U.N. officials also spent more than $9 million in unnecessary fees to a Canadian company, Skylink Aviation, by releasing it from its obligation to renew a nine-month contract to supply fuel for the mission, the auditors allege. Skylink then renegotiated a second nine-month contract at a much higher cost. "They clearly made it easier for us to negotiate," said Jan Ottens, a senior executive at Skylink. Ottens said the terms of the initial contract were unfair because the slow deployment of troops reduced the amount of fuel that was needed. "We were losing money big time."
U.N. peacekeeping officials acknowledge problems in Sudan. But they contend that the two procurement officials were perhaps in over their heads, but not corrupt. Understaffing, a shifting troop-deployment schedule, and Sudanese obstruction often upended U.N. plans and led to higher costs.
These officials cite a case in which the auditors accused the mission of wasting $9 million by hiring a local company to clear U.N. goods through customs, rather than relying on U.N. staff. Peacekeeping officials agree the costs are high but say that the government has prohibited the United Nations from doing the job, and that the U.N. secretary general and the Security Council have been unable to convince Khartoum to back down.
They also defended a contract for a New Zealand firm, Radiola Aerospace, to install solar-powered runway lights at the Kadugli airport, southwest of Khartoum, despite evidence that the bidding process was manipulated. Investigators found that the company improperly helped a U.N. procurement official draft the specifications of a contract that the company later won. It also sponsored a New Zealand visa application for the official's wife and pledged to cover any financial liabilities she might incur while in the country.
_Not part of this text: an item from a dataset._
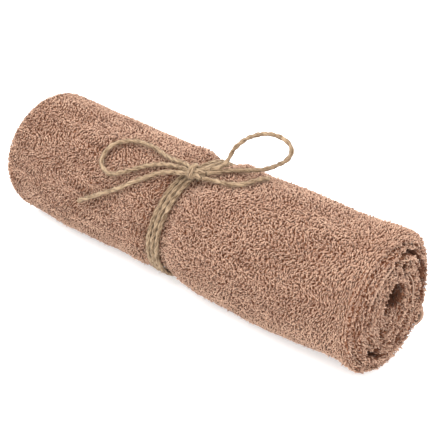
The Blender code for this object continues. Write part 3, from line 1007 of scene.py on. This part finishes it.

At the same time, the official pressed the United Nations to approve Radiola's contract after U.N. headquarters had ordered the contract terminated because the lights "failed to meet the safety specifications of the United Nations and the International Civil Aviation Organization," according to an October report by U.N. investigators.
Radiola acknowledged that it violated U.N. rules by sponsoring the visa, but the company said it fairly won the bid for the contract. "In hindsight it was inappropriate we should not have done it," said Brent Albiston, Radiola's managing director. "But absolutely no money passed hands."
Albiston said that his company informed the United Nations that solar power lights did not meet international standards, but that they made sense in a remote location where power supplies were unreliable, a position that senior U.N. peacekeeping officials backed. "The quality of the lights at Kadugli are better than they are at the international airport in Khartoum," Albiston said.